Em termos filosóficos, o relatório trilha um dos poucos temas comuns a todos os seres do planeta, a sua sobrevivência e a manutenção de um habitat viável. Um ponto que remete para a questão das escolhas de organização social e do modelo económico à escala global. Como refere um artigo em The Guardian, a solução poderá estar nos nossos bolsos, na coragem de questionar o capitalismo como algoritmo organizacional.
Um planeta, dois problemas

O relatório da ONU que ainda aguarda os últimos retoques – especialistas de 130 países vão juntar-se à mesa em Paris para rever o estudo linha por linha – vem juntar-se às preocupações com o aquecimento global que levaram em 2015 os governantes mundiais à Cimeira de Paris para desenhar uma solução escapatória para travar a subida das temperaturas no planeta. Ao factor estufa acrescenta-se agora o perigo em que incorre a biodiversidade, um verdugo igualmente implacável para a vida terreste. De acordo com os investigadores, uma e outra são ameaças suficientemente poderosas que exigem acção o quanto antes.

“Nós precisamos de reconhecer que as alterações climáticas e a perda de [diversidade] natural são igualmente importantes, não apenas para o ambiente, mas também como factores económicos e de desenvolvimento”, declarou à France Presse Robert Watson, líder da equipa das Nações Unidas responsável pelo relatório, acrescentando, sem referir as conclusões constantes do estudo, que “a forma como produzimos os nossos alimentos e energia está a desregular [os processos naturais] e os bens que obtemos a partir da natureza”.

Este ponto referido por Robert Watson entronca já nas próprias formas de luta que têm sido implementados por uma nova geração de activistas, agora liderada por Greta Thunberg, jovem e carismática estudante sueca de 16 anos, justamente apontada ao Nobel da Paz pelas suas iniciativas radicais em nome do clima e de um planeta viável para as próximas gerações.
Consumo versus subsistência

É o próprio especialista da ONU que refere à AFP que “há dois fortes factores indirectos para a perda de biodiversidade e das alterações cimáticas: o número [crescente] de pessoas no mundo e a sua capacidade para consumir”.

A situação é crítica e está a levar à exaustão dos solos, à deflorestação acelerada e a uma produção intolerável de gases de estufa.

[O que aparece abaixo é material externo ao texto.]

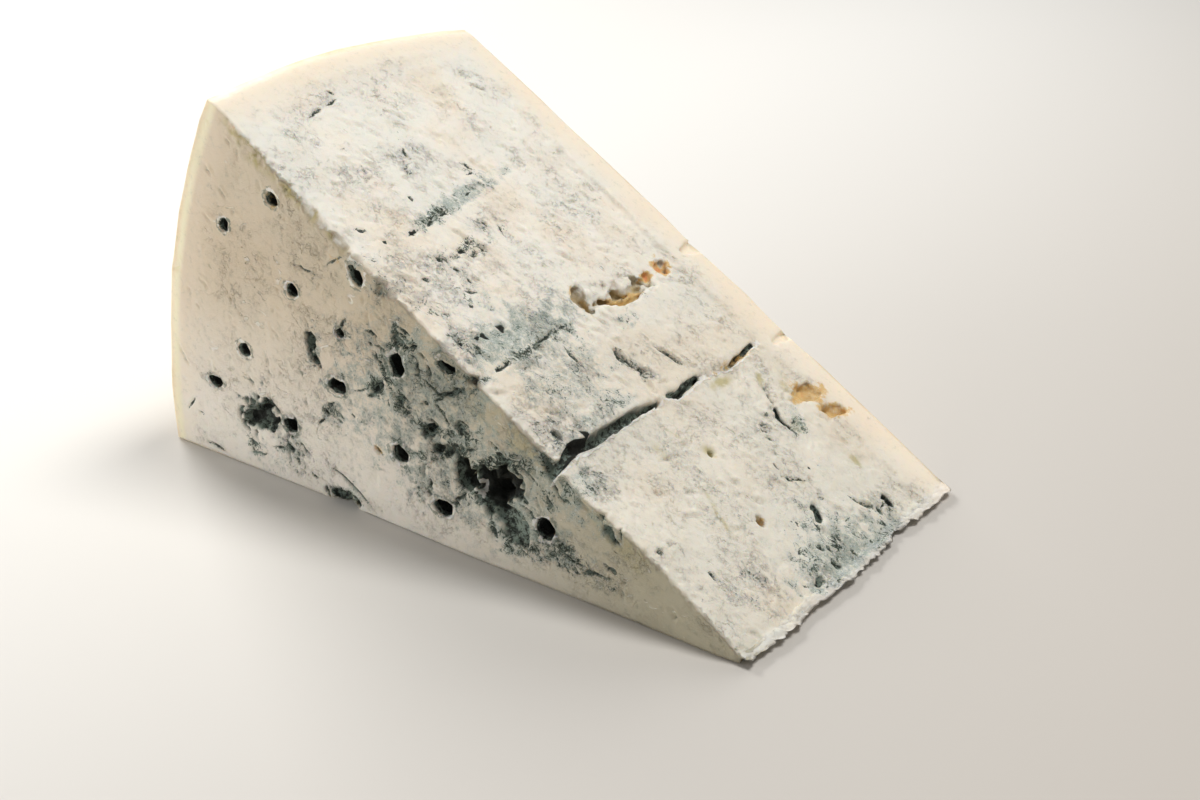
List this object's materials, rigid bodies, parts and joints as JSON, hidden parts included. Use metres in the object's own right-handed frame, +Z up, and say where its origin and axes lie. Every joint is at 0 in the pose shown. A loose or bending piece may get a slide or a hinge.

O ponto comum nestes factores é a mão humana e o seu modelo económico.

Os objectivos podem numa primeira análise ser considerados essenciais, a subsistência dessa crescente massa humana, mas a realidade também nos mostra que a aceleração da exploração dos meios naturais tem frequentemente em vista o enriquecimento e o lucro de uma franja restrita de pessoas.
A emergência de um novo activismo

É neste sentido que um novo activismo pode vir a ganhar o seu terreno de protesto. Para 27 de Setembro está prevista uma greve laboral a nível mundial. Ao invés das soluções de consenso e de compromisso até agora desenhadas para aliviar a carga da acção humana sobre o planeta, o sucesso da iniciativa poderá colocar os líderes políticos e da economia mundial em sentido na medida em que os efeitos de uma paralisação global seria desde logo sentida nos lucros do final do dia.

Ao mesmo tempo, estamos também aqui a falar de uma mudança de paradigma com a nova onda de activistas que rompem com o quadro em que foram criados os seus pais, nascidos nas últimas décadas do século XX, herdeiros do sonho consumista que se seguiu à Segunda Grande Guerra.

Estes novos ambientalistas, ao contrário dos pais, por um lado não vêem como novidade os riscos ambientais, eles estão já a vivê-los, e por outro percebem que esse consumo que se expande é um dos grandes responsáveis pelo problema.